Poland's preparations for UEFA EURO 2012 took another major step forward on Sunday as the new Arena Gdansk hosted its first match, a 1-1 Polish First Division draw between resident side KS Lechia Gdańsk and MKS Cracovia Kraków.

A total of 34,444 spectators got their first feel of the venue, which will stage three group games and a quarter-final at next summer's UEFA European Championship, co-hosted by Ukraine. "Today, we are taking football in Gdansk to a new level," said the city's mayor, Paweł Adamowicz, who unveiled two commemorative plaques before the match along with the vice-chairman of the Gdansk Support Committee, Zbigniew Canowiecki.
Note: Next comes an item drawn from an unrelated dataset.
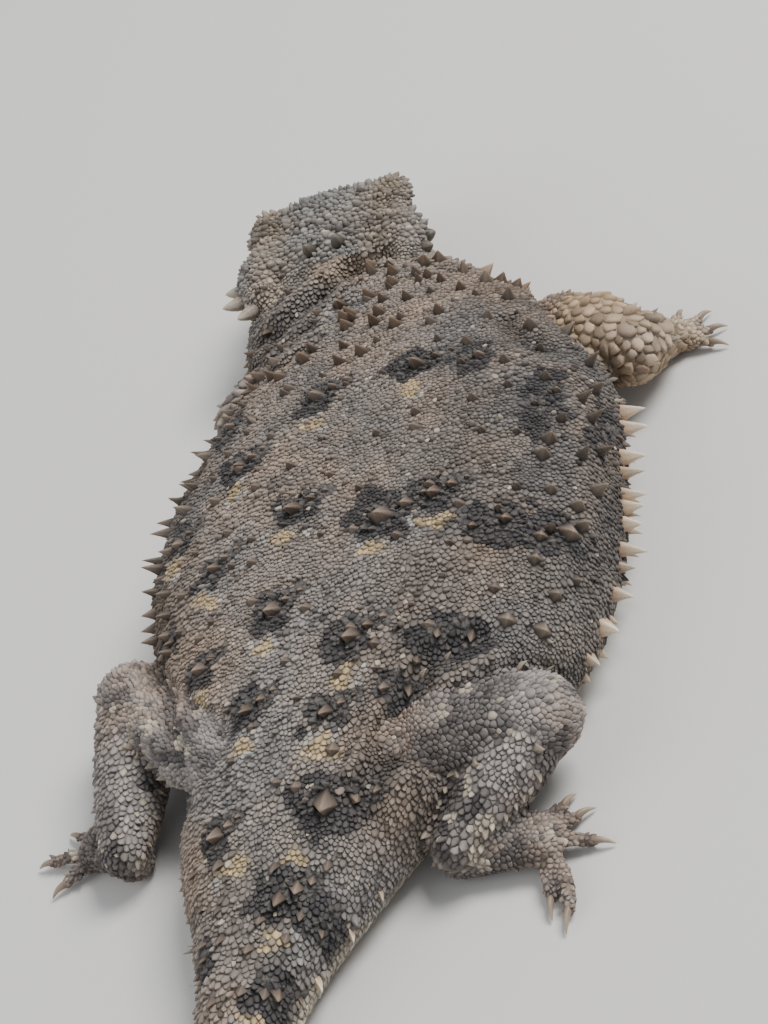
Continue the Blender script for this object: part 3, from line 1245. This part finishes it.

"This stadium came into being thanks to all the citizens of Gdansk. They can all feel like co-owners because they all funded this construction. I would also like to thank the prime minister of Poland, Donald Tusk, for the Polish government's financial support."

The stadium has been built specifically for UEFA EURO 2012, with the designs drawn up by the architects behind the Arena AufSchalke in Gelsenkirchen and Hannover 96's home ground. Located in Gdansk's Letnica neighbourhood, the venue is situated in the middle of a triangle formed by the Old Town, the famous shipyards and the airport, and its curved exterior consists of 18,000 plates designed to resemble amber, which has long been extracted along the Baltic coast.

"This is a great day for us," added Canowiecki, whose support committee were a driving force behind the project. "From now on we can enjoy this huge and amazing stadium, the most beautiful in Europe. Today is a beautiful day for the whole city."

After the archbishop of Gdansk, Sławoj Leszek Głódź, blessed the new stadium, it was time for football to take centre stage, with Lechia president Maciej Turnowiecki telling his players before kick-off: "For the majority of people in northern Poland, Lechia are something special. Today we can be even prouder because, now we have this arena, Gdansk is no longer the same city and Lechia no longer the same club. Make yourselves at home – you're the hosts here."

His side clearly took those words to heart as they attacked from the start, and the honour of scoring the first goal at the ground fell to Lechia forward Fred Benson on 25 minutes. Visitors Cracovia wanted to play their own part in the festivities, however, and drew level through Aleksejs Višņakovs midway through the second period.

"Our dream is that this stadium will be sold out every match," said Adamowicz, with plans to use the arena for music concerts, congresses, conferences and various other events. It even boasts a roller-skate track, which runs around the stadium and is connected to bicycle paths along the Baltic coast.

"I believe that today we are witnessing the birth of a new tradition of people spending time not by going to shopping centres but by coming to stadiums with their whole family. Long live Gdansk, long live Lechia Gdańsk – and may football progress here in a sporting atmosphere."